*Exercise prompt*
Would you copy out the whole listing exactly as given?

*Given information*
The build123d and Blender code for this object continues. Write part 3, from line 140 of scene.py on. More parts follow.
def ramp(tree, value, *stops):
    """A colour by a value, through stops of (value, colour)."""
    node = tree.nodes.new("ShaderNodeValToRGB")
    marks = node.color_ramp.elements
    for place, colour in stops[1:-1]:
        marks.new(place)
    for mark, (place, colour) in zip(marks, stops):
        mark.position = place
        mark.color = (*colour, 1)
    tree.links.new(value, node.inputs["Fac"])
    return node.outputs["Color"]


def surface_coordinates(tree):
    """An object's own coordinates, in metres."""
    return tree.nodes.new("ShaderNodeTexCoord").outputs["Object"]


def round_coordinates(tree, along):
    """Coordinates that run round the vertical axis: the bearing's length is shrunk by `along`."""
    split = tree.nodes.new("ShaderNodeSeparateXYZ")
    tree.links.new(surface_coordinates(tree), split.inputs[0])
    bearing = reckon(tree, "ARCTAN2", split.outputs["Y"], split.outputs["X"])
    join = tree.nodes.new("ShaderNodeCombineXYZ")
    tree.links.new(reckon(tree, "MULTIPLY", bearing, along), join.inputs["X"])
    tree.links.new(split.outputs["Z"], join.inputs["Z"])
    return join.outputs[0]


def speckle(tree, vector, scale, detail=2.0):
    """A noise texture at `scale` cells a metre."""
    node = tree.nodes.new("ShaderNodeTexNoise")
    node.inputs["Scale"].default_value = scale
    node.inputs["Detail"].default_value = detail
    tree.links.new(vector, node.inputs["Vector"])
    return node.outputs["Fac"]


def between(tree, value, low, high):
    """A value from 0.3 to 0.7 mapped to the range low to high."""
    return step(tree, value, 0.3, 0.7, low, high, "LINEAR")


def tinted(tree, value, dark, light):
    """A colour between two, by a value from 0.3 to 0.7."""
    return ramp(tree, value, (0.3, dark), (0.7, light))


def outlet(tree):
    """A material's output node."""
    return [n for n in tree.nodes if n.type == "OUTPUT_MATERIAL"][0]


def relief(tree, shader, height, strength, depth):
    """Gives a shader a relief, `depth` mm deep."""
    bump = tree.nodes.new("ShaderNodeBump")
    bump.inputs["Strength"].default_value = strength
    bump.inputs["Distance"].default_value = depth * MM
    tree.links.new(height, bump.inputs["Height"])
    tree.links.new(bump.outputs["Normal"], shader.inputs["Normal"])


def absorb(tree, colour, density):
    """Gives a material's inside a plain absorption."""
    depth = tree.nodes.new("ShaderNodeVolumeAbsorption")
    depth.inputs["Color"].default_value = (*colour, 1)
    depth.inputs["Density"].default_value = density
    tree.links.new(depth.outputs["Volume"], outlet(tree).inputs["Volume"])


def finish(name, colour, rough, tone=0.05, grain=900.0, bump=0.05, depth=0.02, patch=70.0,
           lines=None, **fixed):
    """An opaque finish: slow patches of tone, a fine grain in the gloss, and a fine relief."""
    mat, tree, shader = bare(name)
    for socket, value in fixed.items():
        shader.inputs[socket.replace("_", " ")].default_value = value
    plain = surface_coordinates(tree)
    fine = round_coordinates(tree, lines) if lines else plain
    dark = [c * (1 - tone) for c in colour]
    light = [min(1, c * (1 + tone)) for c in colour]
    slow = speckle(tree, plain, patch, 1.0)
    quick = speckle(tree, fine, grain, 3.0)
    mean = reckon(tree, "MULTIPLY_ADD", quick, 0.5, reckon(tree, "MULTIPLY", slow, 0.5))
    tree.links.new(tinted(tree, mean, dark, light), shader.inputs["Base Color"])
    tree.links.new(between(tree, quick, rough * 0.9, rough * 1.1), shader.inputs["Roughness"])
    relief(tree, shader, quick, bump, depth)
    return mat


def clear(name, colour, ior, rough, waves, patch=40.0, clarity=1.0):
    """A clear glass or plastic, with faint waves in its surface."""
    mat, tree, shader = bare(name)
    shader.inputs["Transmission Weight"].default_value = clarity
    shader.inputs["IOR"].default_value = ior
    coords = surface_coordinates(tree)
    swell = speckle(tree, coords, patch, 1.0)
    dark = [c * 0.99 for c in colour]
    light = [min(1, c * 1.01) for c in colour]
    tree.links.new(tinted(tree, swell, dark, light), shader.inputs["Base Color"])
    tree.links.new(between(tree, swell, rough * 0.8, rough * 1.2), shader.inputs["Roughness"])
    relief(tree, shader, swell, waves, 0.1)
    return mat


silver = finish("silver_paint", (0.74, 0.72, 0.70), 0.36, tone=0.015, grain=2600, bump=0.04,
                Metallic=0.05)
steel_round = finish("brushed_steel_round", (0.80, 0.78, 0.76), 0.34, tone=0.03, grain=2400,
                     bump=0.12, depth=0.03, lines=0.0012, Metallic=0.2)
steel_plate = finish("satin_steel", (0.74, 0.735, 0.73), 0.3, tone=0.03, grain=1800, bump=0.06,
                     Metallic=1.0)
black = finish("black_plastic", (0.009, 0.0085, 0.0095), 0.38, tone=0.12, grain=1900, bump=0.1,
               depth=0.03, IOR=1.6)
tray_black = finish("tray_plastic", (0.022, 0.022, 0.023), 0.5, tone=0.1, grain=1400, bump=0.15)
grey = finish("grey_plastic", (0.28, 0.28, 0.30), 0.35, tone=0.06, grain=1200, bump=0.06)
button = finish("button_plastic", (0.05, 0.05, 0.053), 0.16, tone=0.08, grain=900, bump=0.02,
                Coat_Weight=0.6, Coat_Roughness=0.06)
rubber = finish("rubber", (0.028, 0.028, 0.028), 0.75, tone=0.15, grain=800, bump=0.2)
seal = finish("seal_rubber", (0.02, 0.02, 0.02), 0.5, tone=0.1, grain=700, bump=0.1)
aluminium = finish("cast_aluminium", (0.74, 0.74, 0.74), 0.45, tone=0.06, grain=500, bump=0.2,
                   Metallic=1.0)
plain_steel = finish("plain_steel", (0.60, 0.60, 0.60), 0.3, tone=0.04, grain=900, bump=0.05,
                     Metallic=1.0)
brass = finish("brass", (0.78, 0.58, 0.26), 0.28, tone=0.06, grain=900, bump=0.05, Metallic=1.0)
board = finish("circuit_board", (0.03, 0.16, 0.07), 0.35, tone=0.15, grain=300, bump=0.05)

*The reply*
The build123d and Blender code for this object continues. Write part 3, from line 140 of scene.py on. More parts follow.
def ramp(tree, value, *stops):
    """A colour by a value, through stops of (value, colour)."""
    node = tree.nodes.new("ShaderNodeValToRGB")
    marks = node.color_ramp.elements
    for place, colour in stops[1:-1]:
        marks.new(place)
    for mark, (place, colour) in zip(marks, stops):
        mark.position = place
        mark.color = (*colour, 1)
    tree.links.new(value, node.inputs["Fac"])
    return node.outputs["Color"]


def surface_coordinates(tree):
    """An object's own coordinates, in metres."""
    return tree.nodes.new("ShaderNodeTexCoord").outputs["Object"]


def round_coordinates(tree, along):
    """Coordinates that run round the vertical axis: the bearing's length is shrunk by `along`."""
    split = tree.nodes.new("ShaderNodeSeparateXYZ")
    tree.links.new(surface_coordinates(tree), split.inputs[0])
    bearing = reckon(tree, "ARCTAN2", split.outputs["Y"], split.outputs["X"])
    join = tree.nodes.new("ShaderNodeCombineXYZ")
    tree.links.new(reckon(tree, "MULTIPLY", bearing, along), join.inputs["X"])
    tree.links.new(split.outputs["Z"], join.inputs["Z"])
    return join.outputs[0]


def speckle(tree, vector, scale, detail=2.0):
    """A noise texture at `scale` cells a metre."""
    node = tree.nodes.new("ShaderNodeTexNoise")
    node.inputs["Scale"].default_value = scale
    node.inputs["Detail"].default_value = detail
    tree.links.new(vector, node.inputs["Vector"])
    return node.outputs["Fac"]


def between(tree, value, low, high):
    """A value from 0.3 to 0.7 mapped to the range low to high."""
    return step(tree, value, 0.3, 0.7, low, high, "LINEAR")


def tinted(tree, value, dark, light):
    """A colour between two, by a value from 0.3 to 0.7."""
    return ramp(tree, value, (0.3, dark), (0.7, light))


def outlet(tree):
    """A material's output node."""
    return [n for n in tree.nodes if n.type == "OUTPUT_MATERIAL"][0]


def relief(tree, shader, height, strength, depth):
    """Gives a shader a relief, `depth` mm deep."""
    bump = tree.nodes.new("ShaderNodeBump")
    bump.inputs["Strength"].default_value = strength
    bump.inputs["Distance"].default_value = depth * MM
    tree.links.new(height, bump.inputs["Height"])
    tree.links.new(bump.outputs["Normal"], shader.inputs["Normal"])


def absorb(tree, colour, density):
    """Gives a material's inside a plain absorption."""
    depth = tree.nodes.new("ShaderNodeVolumeAbsorption")
    depth.inputs["Color"].default_value = (*colour, 1)
    depth.inputs["Density"].default_value = density
    tree.links.new(depth.outputs["Volume"], outlet(tree).inputs["Volume"])


def finish(name, colour, rough, tone=0.05, grain=900.0, bump=0.05, depth=0.02, patch=70.0,
           lines=None, **fixed):
    """An opaque finish: slow patches of tone, a fine grain in the gloss, and a fine relief."""
    mat, tree, shader = bare(name)
    for socket, value in fixed.items():
        shader.inputs[socket.replace("_", " ")].default_value = value
    plain = surface_coordinates(tree)
    fine = round_coordinates(tree, lines) if lines else plain
    dark = [c * (1 - tone) for c in colour]
    light = [min(1, c * (1 + tone)) for c in colour]
    slow = speckle(tree, plain, patch, 1.0)
    quick = speckle(tree, fine, grain, 3.0)
    mean = reckon(tree, "MULTIPLY_ADD", quick, 0.5, reckon(tree, "MULTIPLY", slow, 0.5))
    tree.links.new(tinted(tree, mean, dark, light), shader.inputs["Base Color"])
    tree.links.new(between(tree, quick, rough * 0.9, rough * 1.1), shader.inputs["Roughness"])
    relief(tree, shader, quick, bump, depth)
    return mat


def clear(name, colour, ior, rough, waves, patch=40.0, clarity=1.0):
    """A clear glass or plastic, with faint waves in its surface."""
    mat, tree, shader = bare(name)
    shader.inputs["Transmission Weight"].default_value = clarity
    shader.inputs["IOR"].default_value = ior
    coords = surface_coordinates(tree)
    swell = speckle(tree, coords, patch, 1.0)
    dark = [c * 0.99 for c in colour]
    light = [min(1, c * 1.01) for c in colour]
    tree.links.new(tinted(tree, swell, dark, light), shader.inputs["Base Color"])
    tree.links.new(between(tree, swell, rough * 0.8, rough * 1.2), shader.inputs["Roughness"])
    relief(tree, shader, swell, waves, 0.1)
    return mat


silver = finish("silver_paint", (0.74, 0.72, 0.70), 0.36, tone=0.015, grain=2600, bump=0.04,
                Metallic=0.05)
steel_round = finish("brushed_steel_round", (0.80, 0.78, 0.76), 0.34, tone=0.03, grain=2400,
                     bump=0.12, depth=0.03, lines=0.0012, Metallic=0.2)
steel_plate = finish("satin_steel", (0.74, 0.735, 0.73), 0.3, tone=0.03, grain=1800, bump=0.06,
                     Metallic=1.0)
black = finish("black_plastic", (0.009, 0.0085, 0.0095), 0.38, tone=0.12, grain=1900, bump=0.1,
               depth=0.03, IOR=1.6)
tray_black = finish("tray_plastic", (0.022, 0.022, 0.023), 0.5, tone=0.1, grain=1400, bump=0.15)
grey = finish("grey_plastic", (0.28, 0.28, 0.30), 0.35, tone=0.06, grain=1200, bump=0.06)
button = finish("button_plastic", (0.05, 0.05, 0.053), 0.16, tone=0.08, grain=900, bump=0.02,
                Coat_Weight=0.6, Coat_Roughness=0.06)
rubber = finish("rubber", (0.028, 0.028, 0.028), 0.75, tone=0.15, grain=800, bump=0.2)
seal = finish("seal_rubber", (0.02, 0.02, 0.02), 0.5, tone=0.1, grain=700, bump=0.1)
aluminium = finish("cast_aluminium", (0.74, 0.74, 0.74), 0.45, tone=0.06, grain=500, bump=0.2,
                   Metallic=1.0)
plain_steel = finish("plain_steel", (0.60, 0.60, 0.60), 0.3, tone=0.04, grain=900, bump=0.05,
                     Metallic=1.0)
brass = finish("brass", (0.78, 0.58, 0.26), 0.28, tone=0.06, grain=900, bump=0.05, Metallic=1.0)
board = finish("circuit_board", (0.03, 0.16, 0.07), 0.35, tone=0.15, grain=300, bump=0.05)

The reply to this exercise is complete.